>>>

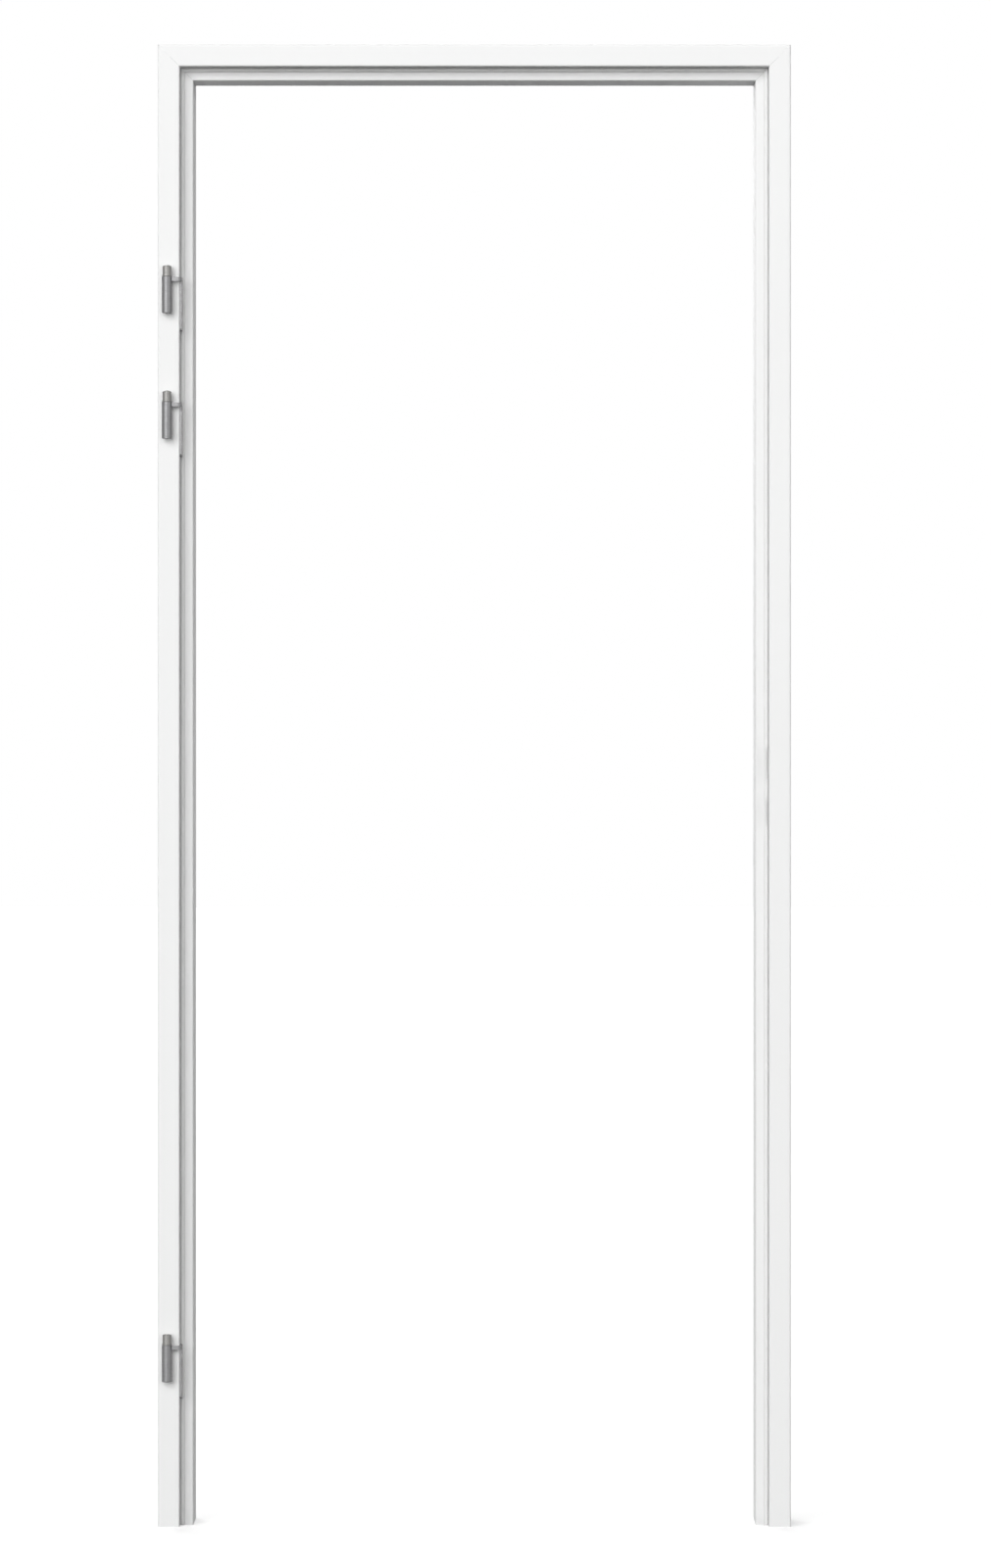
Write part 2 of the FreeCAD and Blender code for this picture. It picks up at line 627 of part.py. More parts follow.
def build_pieces():
    """Every piece of the frame by its name."""
    pieces = {
        "hinge_jamb": hinge_jamb(),
        "lock_jamb": lock_jamb(),
        "head": head(),
        "head_seal": head_seal(),
        "strike_guard_box": guard_box(),
    }
    for name, place in SIDES.items():
        pieces[name + "_jamb_seal"] = jamb_seal(place)
        pieces[name + "_foot_bracket"] = foot_bracket(place)
        pieces[name + "_corner_jamb_plate"] = jamb_corner_plate(place)
        pieces[name + "_corner_head_plate"] = head_corner_plate(place)
        pieces[name + "_corner_bolts"] = corner_bolts(place)
        pieces[name + "_corner_nuts"] = corner_nuts(place)
        for level, height in tie_heights().items():
            pieces[name + "_wall_tie_" + level] = wall_tie(place, height)
    for level, centre in HINGE_CENTRES.items():
        pieces[level + "_hinge_leaf"] = hinge_leaf(centre)
        pieces[level + "_hinge_pin"] = hinge_pin(centre)
        pieces[level + "_hinge_bush"] = hinge_bush(centre)
        pieces[level + "_hinge_screws"] = hinge_screws(centre)
        pieces[level + "_hinge_reinforcement"] = hinge_reinforcement(centre)
    return pieces


os.makedirs("parts", exist_ok=True)
for piece_name, shape in build_pieces().items():
    if not shape.isValid():
        print("not a valid solid:", piece_name)
    shape.exportStep("parts/" + piece_name + ".step")
    print(piece_name, len(shape.Solids), "solid", round(shape.Volume), "mm3")
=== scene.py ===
import math

import bmesh
import bpy
from mathutils import Matrix, Vector


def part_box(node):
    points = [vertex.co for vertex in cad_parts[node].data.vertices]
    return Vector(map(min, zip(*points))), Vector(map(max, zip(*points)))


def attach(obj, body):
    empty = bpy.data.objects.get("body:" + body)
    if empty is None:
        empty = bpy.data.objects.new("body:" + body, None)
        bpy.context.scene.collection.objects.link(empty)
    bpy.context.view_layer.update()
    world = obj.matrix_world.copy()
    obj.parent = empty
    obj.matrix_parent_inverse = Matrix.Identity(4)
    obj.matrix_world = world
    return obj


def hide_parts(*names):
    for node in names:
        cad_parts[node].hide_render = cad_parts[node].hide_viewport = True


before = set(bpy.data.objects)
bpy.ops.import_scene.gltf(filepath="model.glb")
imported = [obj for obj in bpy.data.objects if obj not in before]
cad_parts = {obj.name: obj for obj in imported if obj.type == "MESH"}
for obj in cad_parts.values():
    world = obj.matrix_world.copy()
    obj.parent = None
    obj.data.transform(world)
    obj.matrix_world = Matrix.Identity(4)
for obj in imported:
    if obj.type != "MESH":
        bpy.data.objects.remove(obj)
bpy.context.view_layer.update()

# White folded steel door frame: the finish of each piece, its weld metal and screw threads,
# and a plain pale studio. All sizes are in metres. X runs across the doorway with the
# hinges at minus X, Y runs from the hinge face into the wall, and Z is up.

# Framing of the photograph, in its own pixels
PHOTO_WIDTH = 1011
PHOTO_HEIGHT = 1600
VANISHING_X = 521
VANISHING_Y = 686
FRAME_MIDDLE_X = 483.85
FRAME_MIDDLE_Y = 801.8
PIXELS_PER_METRE = 741.5
CAMERA_DISTANCE = 11.4
SENSOR = 36.0

# Light. A sun's place has no effect on its light.
AMBIENT = 0.18
SUN_PLACE = Vector((0.0, 0.0, 4.0))
KEY_DIRECTION = Vector((0.4, 1.0, -0.26))
KEY_STRENGTH = 2.98
KEY_SPREAD = math.radians(58)
RIGHT_FILL_DIRECTION = Vector((-0.9, 0.9, -0.2))
RIGHT_FILL_STRENGTH = 0.72
RIGHT_FILL_SPREAD = math.radians(45)
REAR_DIRECTION = Vector((0.2, -1.0, -0.45))
REAR_STRENGTH = 2.4
REAR_SPREAD = math.radians(45)
SOFTBOX_PLACE = Vector((-2.4, -4.2, 3.4))
SOFTBOX_AIM = Vector((0.0, 0.0, 1.3))
SOFTBOX_SIZE = 2.2
SOFTBOX_POWER = 16.0

# Floor: two pale tones to the eye, a glow of its own, and what it throws back on the frame
FLOOR_SIZE = 60.0
FLOOR_CLOUD_SIZE = 0.4
FLOOR_COLOUR = (0.86, 0.86, 0.855, 1.0)
FLOOR_CLOUD_COLOUR = (0.85, 0.85, 0.85, 1.0)
FLOOR_BOUNCE = (0.06, 0.06, 0.06, 1.0)
FLOOR_GLOW = 0.44

# Range in which most values of a noise texture lie
NOISE_LOW = 0.3
NOISE_HIGH = 0.7

# Places of the two colours and of the result on Blender's mix node
MIX_FIRST = 6
MIX_SECOND = 7
MIX_RESULT = 2

# Colours of the finishes: three values where a tone tints them, four elsewhere
COAT_WHITE = (0.895, 0.898, 0.895)
COAT_THIN = (0.70, 0.71, 0.72, 1.0)
COAT_DUST = (0.66, 0.64, 0.60, 1.0)
SEAL_GREY = (0.84, 0.84, 0.835)
SEAL_PITS = (0.50, 0.50, 0.49, 1.0)
SEAL_DUST = (0.60, 0.58, 0.54, 1.0)
HINGE_GREY = (0.17, 0.17, 0.173)
HINGE_LINES = (0.12, 0.12, 0.123, 1.0)
HINGE_RUBBED = (0.62, 0.62, 0.62, 1.0)
PIN_GREY = (0.56, 0.56, 0.55)
BUSH_GREY = (0.2, 0.198, 0.192)
BUSH_OIL = (0.12, 0.115, 0.105, 1.0)
BUSH_RUBBED = (0.58, 0.57, 0.54, 1.0)
ZINC_BLUE = (0.40, 0.43, 0.48, 1.0)
ZINC_WARM = (0.55, 0.54, 0.51, 1.0)
ZINC_SCUFFED = (0.36, 0.36, 0.36, 1.0)
STRIP_DARK = (0.41, 0.43, 0.45, 1.0)
STRIP_LIGHT = (0.62, 0.63, 0.64, 1.0)
STRIP_RUBBED = (0.74, 0.74, 0.74, 1.0)
STRIP_DUST = (0.42, 0.40, 0.37, 1.0)
GUARD_DARK = (0.055, 0.056, 0.06)
GUARD_SCUFFED = (0.14, 0.14, 0.145, 1.0)
GUARD_DUST = (0.26, 0.25, 0.23, 1.0)
WELD_BLUE = (0.20, 0.19, 0.22, 1.0)
WELD_BROWN = (0.40, 0.35, 0.29, 1.0)
WELD_SCALE = (0.09, 0.08, 0.075, 1.0)

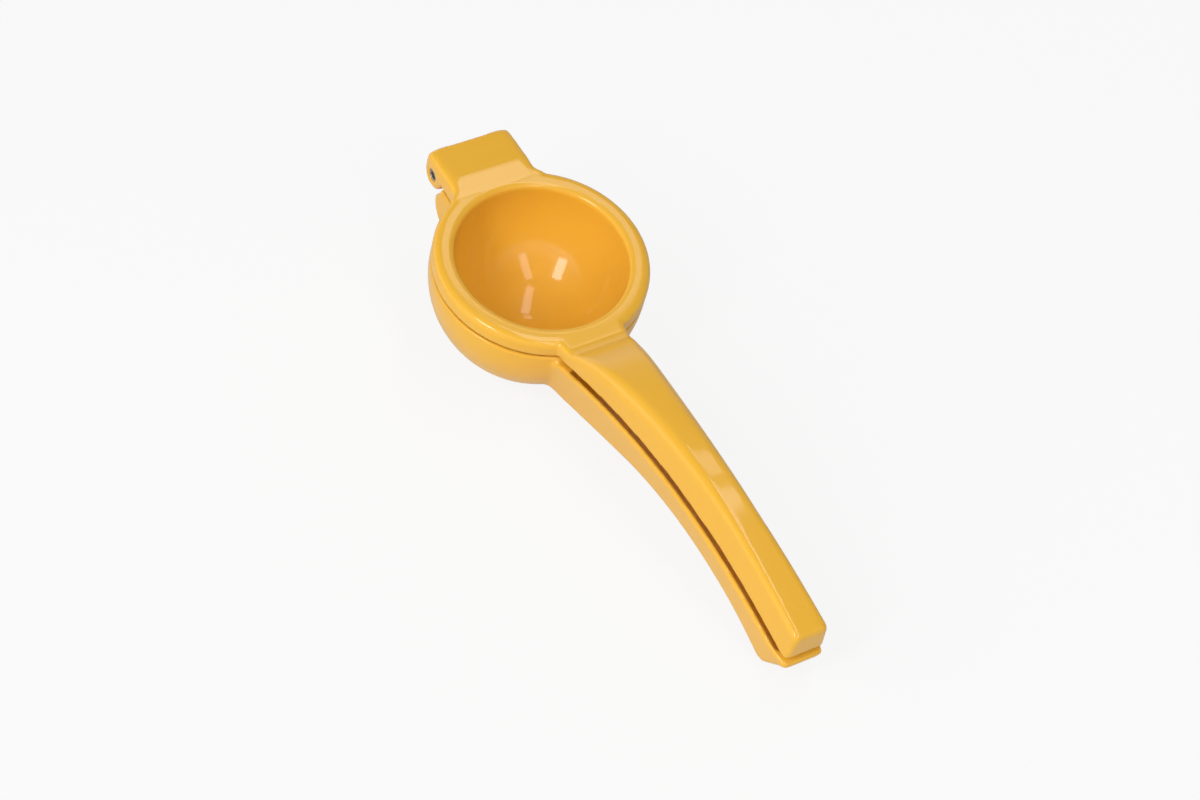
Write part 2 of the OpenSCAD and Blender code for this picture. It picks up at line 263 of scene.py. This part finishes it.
def bar(name, stations, shape, end_r):
    """A bar along X with a station at every x. shape(x) gives the heights of its lower and upper
    side, half its width along each, and how far the long edges of each are rounded. end_r rounds
    the edges of its last face."""
    bpy.ops.mesh.primitive_cube_add(size=1)
    piece = new_piece(name)
    mesh = open_mesh(piece, "EDGE")
    for edge in mesh.edges:
        edge.select_set(abs(edge.verts[0].co.x - edge.verts[1].co.x) > 0.5)
    bpy.ops.mesh.subdivide(number_cuts=len(stations) - 2)
    mesh = bmesh.from_edit_mesh(piece.data)
    rounding = mesh.edges.layers.float.new("bevel_weight_edge")
    widest = max(max(shape(x)[4:]) for x in stations)
    for corner in mesh.verts:
        at = round((corner.co.x + 0.5) * (len(stations) - 1))
        low, high, half_low, half_high = shape(stations[at])[:4]
        upper = corner.co.z > 0
        half = math.copysign(half_high if upper else half_low, corner.co.y)
        corner.co = (stations[at], half, high if upper else low)
    for edge in mesh.edges:
        a, b = (corner.co for corner in edge.verts)
        middle = (a + b) / 2
        low, high, half_low, half_high, low_r, high_r = shape(middle.x)
        if abs(a.x - b.x) > 1e-4 and abs(middle.y) > 0.1:
            radius = high_r if middle.z > (low + high) / 2 else low_r
            most = 0.45 * (high - low)  # leaves a flat between the rounds of a thin stretch
            edge[rounding] = min(radius, most) / widest
        elif end_r and min(a.x, b.x) > stations[-1] - 1e-4:
            edge[rounding] = end_r / widest
    bmesh.update_edit_mesh(piece.data)
    close_mesh()
    finish(piece, "BEVEL", limit_method="WEIGHT", width=widest, segments=8,
           use_clamp_overlap=False)
    return piece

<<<

> Directive
From the first line of the data through the line with "if empty is", quote each line exactly and add nothing else.

> Solution
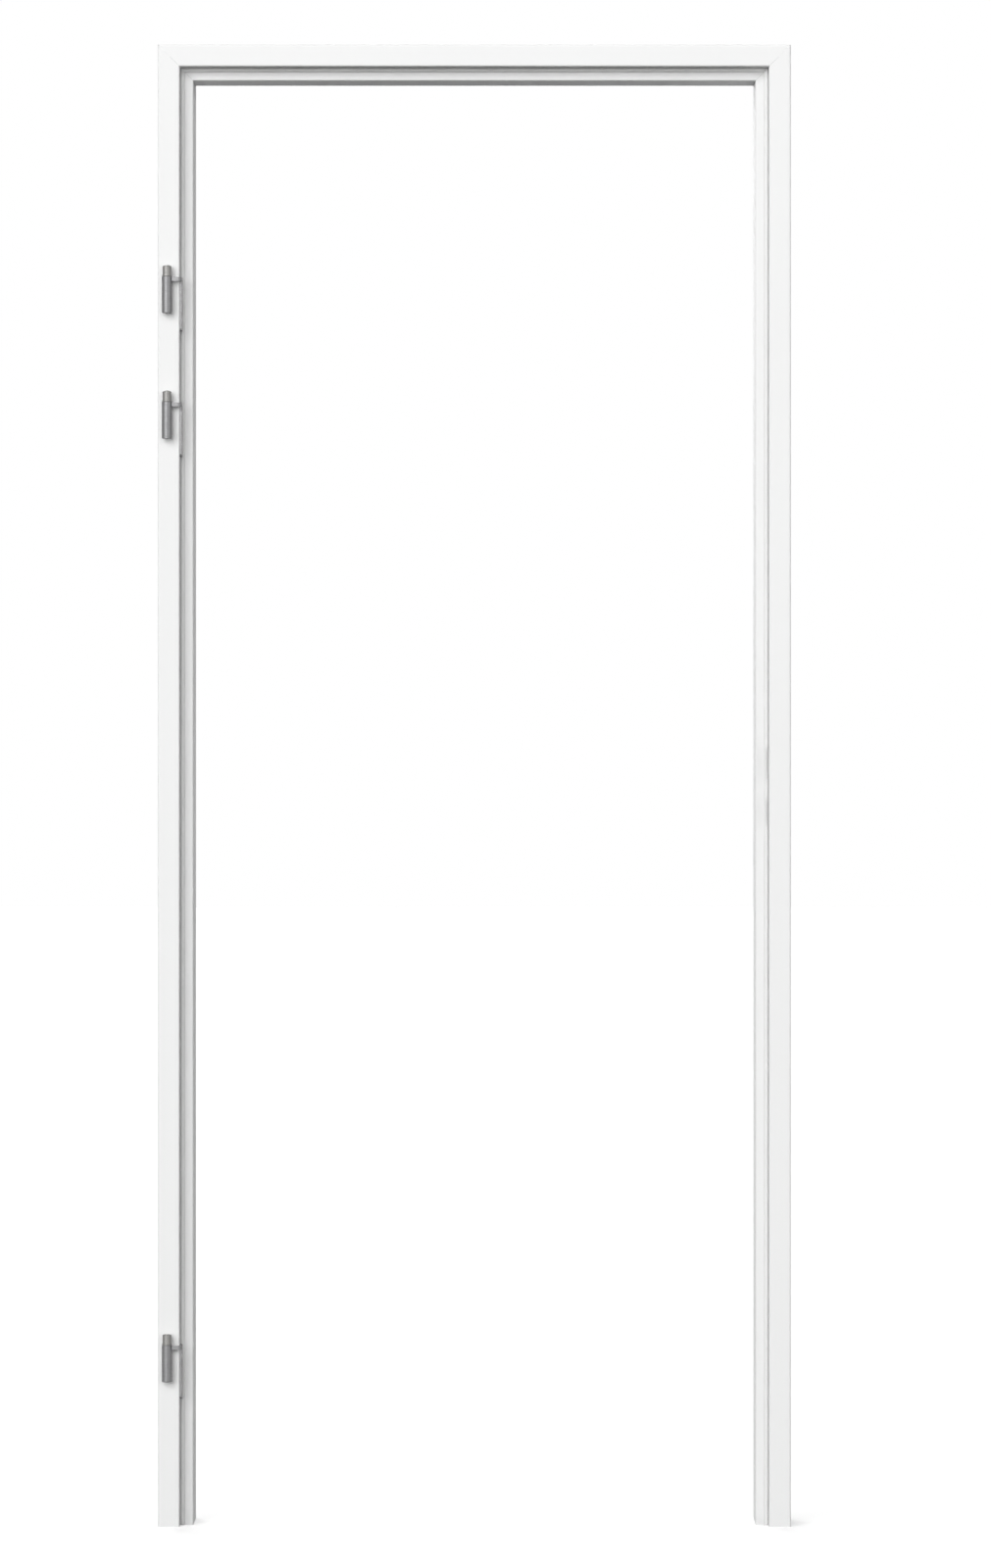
Write part 2 of the FreeCAD and Blender code for this picture. It picks up at line 627 of part.py. More parts follow.
def build_pieces():
    """Every piece of the frame by its name."""
    pieces = {
        "hinge_jamb": hinge_jamb(),
        "lock_jamb": lock_jamb(),
        "head": head(),
        "head_seal": head_seal(),
        "strike_guard_box": guard_box(),
    }
    for name, place in SIDES.items():
        pieces[name + "_jamb_seal"] = jamb_seal(place)
        pieces[name + "_foot_bracket"] = foot_bracket(place)
        pieces[name + "_corner_jamb_plate"] = jamb_corner_plate(place)
        pieces[name + "_corner_head_plate"] = head_corner_plate(place)
        pieces[name + "_corner_bolts"] = corner_bolts(place)
        pieces[name + "_corner_nuts"] = corner_nuts(place)
        for level, height in tie_heights().items():
            pieces[name + "_wall_tie_" + level] = wall_tie(place, height)
    for level, centre in HINGE_CENTRES.items():
        pieces[level + "_hinge_leaf"] = hinge_leaf(centre)
        pieces[level + "_hinge_pin"] = hinge_pin(centre)
        pieces[level + "_hinge_bush"] = hinge_bush(centre)
        pieces[level + "_hinge_screws"] = hinge_screws(centre)
        pieces[level + "_hinge_reinforcement"] = hinge_reinforcement(centre)
    return pieces


os.makedirs("parts", exist_ok=True)
for piece_name, shape in build_pieces().items():
    if not shape.isValid():
        print("not a valid solid:", piece_name)
    shape.exportStep("parts/" + piece_name + ".step")
    print(piece_name, len(shape.Solids), "solid", round(shape.Volume), "mm3")
=== scene.py ===
import math

import bmesh
import bpy
from mathutils import Matrix, Vector


def part_box(node):
    points = [vertex.co for vertex in cad_parts[node].data.vertices]
    return Vector(map(min, zip(*points))), Vector(map(max, zip(*points)))


def attach(obj, body):
    empty = bpy.data.objects.get("body:" + body)
    if empty is None:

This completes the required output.